# Stated task
Write out every record in full, exactly as written, please.

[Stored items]
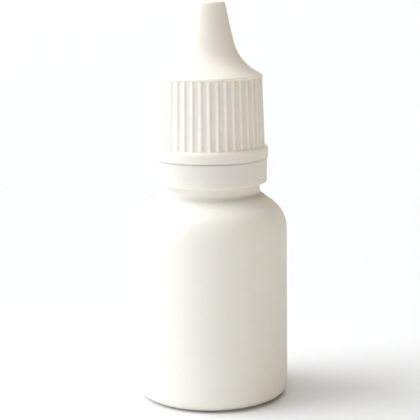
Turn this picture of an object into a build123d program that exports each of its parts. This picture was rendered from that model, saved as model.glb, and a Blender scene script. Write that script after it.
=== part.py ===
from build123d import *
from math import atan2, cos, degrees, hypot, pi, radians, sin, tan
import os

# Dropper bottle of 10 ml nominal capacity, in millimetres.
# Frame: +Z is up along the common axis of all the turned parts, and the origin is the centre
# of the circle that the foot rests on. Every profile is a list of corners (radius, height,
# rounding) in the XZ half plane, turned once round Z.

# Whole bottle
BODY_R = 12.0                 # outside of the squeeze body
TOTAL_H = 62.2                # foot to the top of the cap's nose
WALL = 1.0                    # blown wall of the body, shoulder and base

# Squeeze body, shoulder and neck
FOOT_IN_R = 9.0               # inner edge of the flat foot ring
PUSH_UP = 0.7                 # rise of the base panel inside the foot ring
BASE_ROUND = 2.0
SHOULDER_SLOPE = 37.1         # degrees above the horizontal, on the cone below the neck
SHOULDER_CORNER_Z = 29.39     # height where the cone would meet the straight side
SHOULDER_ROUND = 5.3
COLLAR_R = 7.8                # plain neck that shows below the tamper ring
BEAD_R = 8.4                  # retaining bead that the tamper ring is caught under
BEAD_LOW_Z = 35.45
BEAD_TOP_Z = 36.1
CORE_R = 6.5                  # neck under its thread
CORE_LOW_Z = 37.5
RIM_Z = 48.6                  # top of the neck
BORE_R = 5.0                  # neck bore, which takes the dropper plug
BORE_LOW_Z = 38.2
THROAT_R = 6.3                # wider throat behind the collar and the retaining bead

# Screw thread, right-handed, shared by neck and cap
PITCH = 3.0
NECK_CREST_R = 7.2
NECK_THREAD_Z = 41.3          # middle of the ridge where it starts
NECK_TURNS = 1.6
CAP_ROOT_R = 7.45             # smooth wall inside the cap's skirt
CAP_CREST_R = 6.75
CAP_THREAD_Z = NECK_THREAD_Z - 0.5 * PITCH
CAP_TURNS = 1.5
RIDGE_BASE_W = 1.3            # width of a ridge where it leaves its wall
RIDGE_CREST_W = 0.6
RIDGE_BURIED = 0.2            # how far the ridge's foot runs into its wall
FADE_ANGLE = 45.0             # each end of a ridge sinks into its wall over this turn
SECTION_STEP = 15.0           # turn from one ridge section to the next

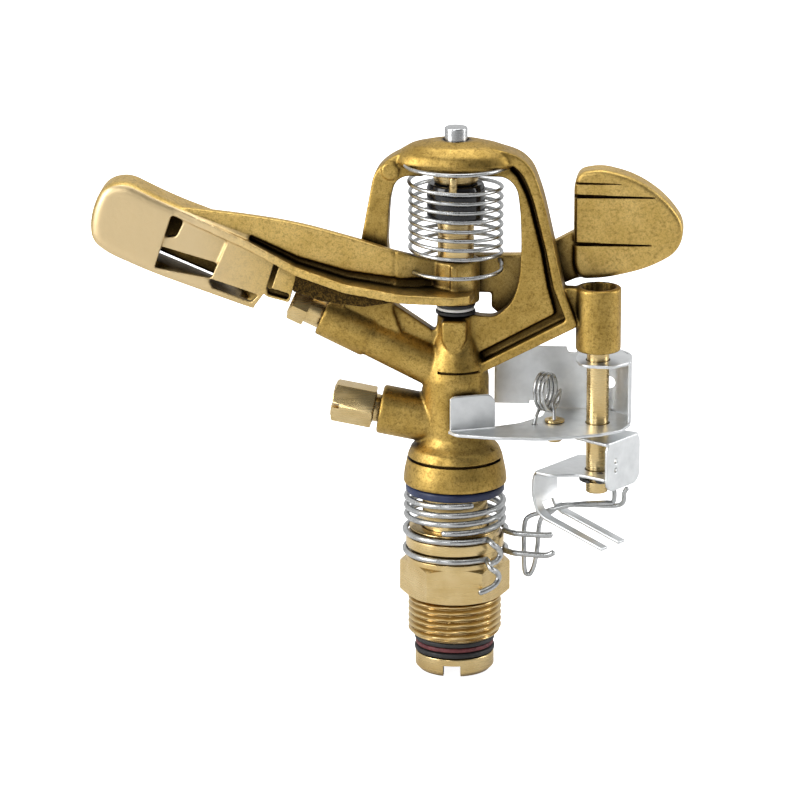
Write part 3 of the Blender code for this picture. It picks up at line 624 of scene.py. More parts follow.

# The response
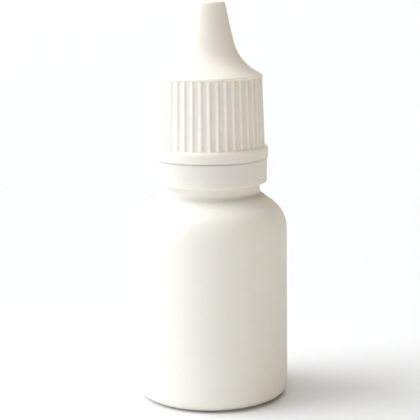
Turn this picture of an object into a build123d program that exports each of its parts. This picture was rendered from that model, saved as model.glb, and a Blender scene script. Write that script after it.
=== part.py ===
from build123d import *
from math import atan2, cos, degrees, hypot, pi, radians, sin, tan
import os

# Dropper bottle of 10 ml nominal capacity, in millimetres.
# Frame: +Z is up along the common axis of all the turned parts, and the origin is the centre
# of the circle that the foot rests on. Every profile is a list of corners (radius, height,
# rounding) in the XZ half plane, turned once round Z.

# Whole bottle
BODY_R = 12.0                 # outside of the squeeze body
TOTAL_H = 62.2                # foot to the top of the cap's nose
WALL = 1.0                    # blown wall of the body, shoulder and base

# Squeeze body, shoulder and neck
FOOT_IN_R = 9.0               # inner edge of the flat foot ring
PUSH_UP = 0.7                 # rise of the base panel inside the foot ring
BASE_ROUND = 2.0
SHOULDER_SLOPE = 37.1         # degrees above the horizontal, on the cone below the neck
SHOULDER_CORNER_Z = 29.39     # height where the cone would meet the straight side
SHOULDER_ROUND = 5.3
COLLAR_R = 7.8                # plain neck that shows below the tamper ring
BEAD_R = 8.4                  # retaining bead that the tamper ring is caught under
BEAD_LOW_Z = 35.45
BEAD_TOP_Z = 36.1
CORE_R = 6.5                  # neck under its thread
CORE_LOW_Z = 37.5
RIM_Z = 48.6                  # top of the neck
BORE_R = 5.0                  # neck bore, which takes the dropper plug
BORE_LOW_Z = 38.2
THROAT_R = 6.3                # wider throat behind the collar and the retaining bead

# Screw thread, right-handed, shared by neck and cap
PITCH = 3.0
NECK_CREST_R = 7.2
NECK_THREAD_Z = 41.3          # middle of the ridge where it starts
NECK_TURNS = 1.6
CAP_ROOT_R = 7.45             # smooth wall inside the cap's skirt
CAP_CREST_R = 6.75
CAP_THREAD_Z = NECK_THREAD_Z - 0.5 * PITCH
CAP_TURNS = 1.5
RIDGE_BASE_W = 1.3            # width of a ridge where it leaves its wall
RIDGE_CREST_W = 0.6
RIDGE_BURIED = 0.2            # how far the ridge's foot runs into its wall
FADE_ANGLE = 45.0             # each end of a ridge sinks into its wall over this turn
SECTION_STEP = 15.0           # turn from one ridge section to the next

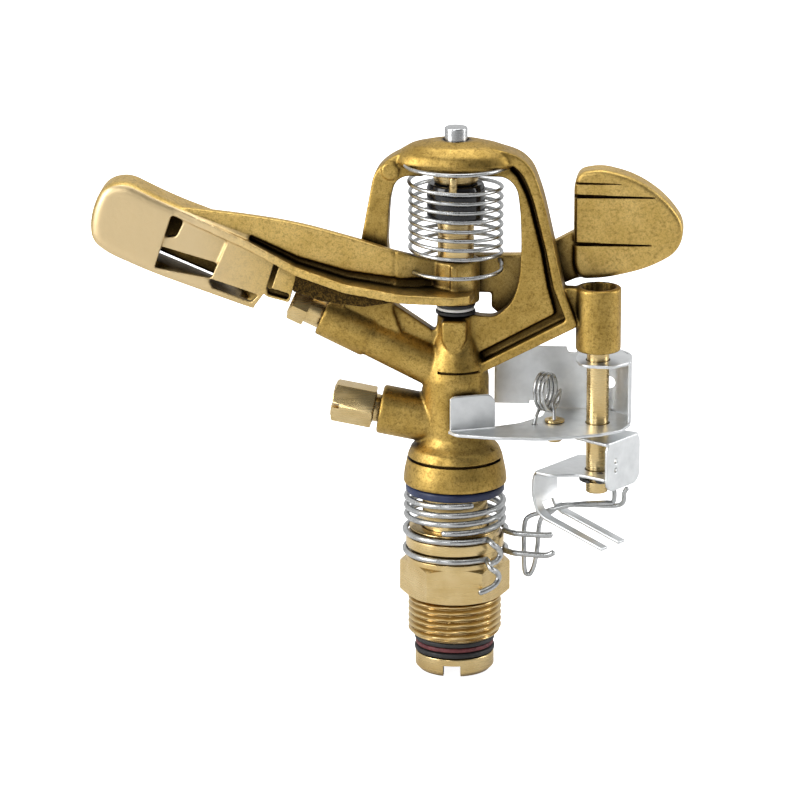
Write part 3 of the Blender code for this picture. It picks up at line 624 of scene.py. More parts follow.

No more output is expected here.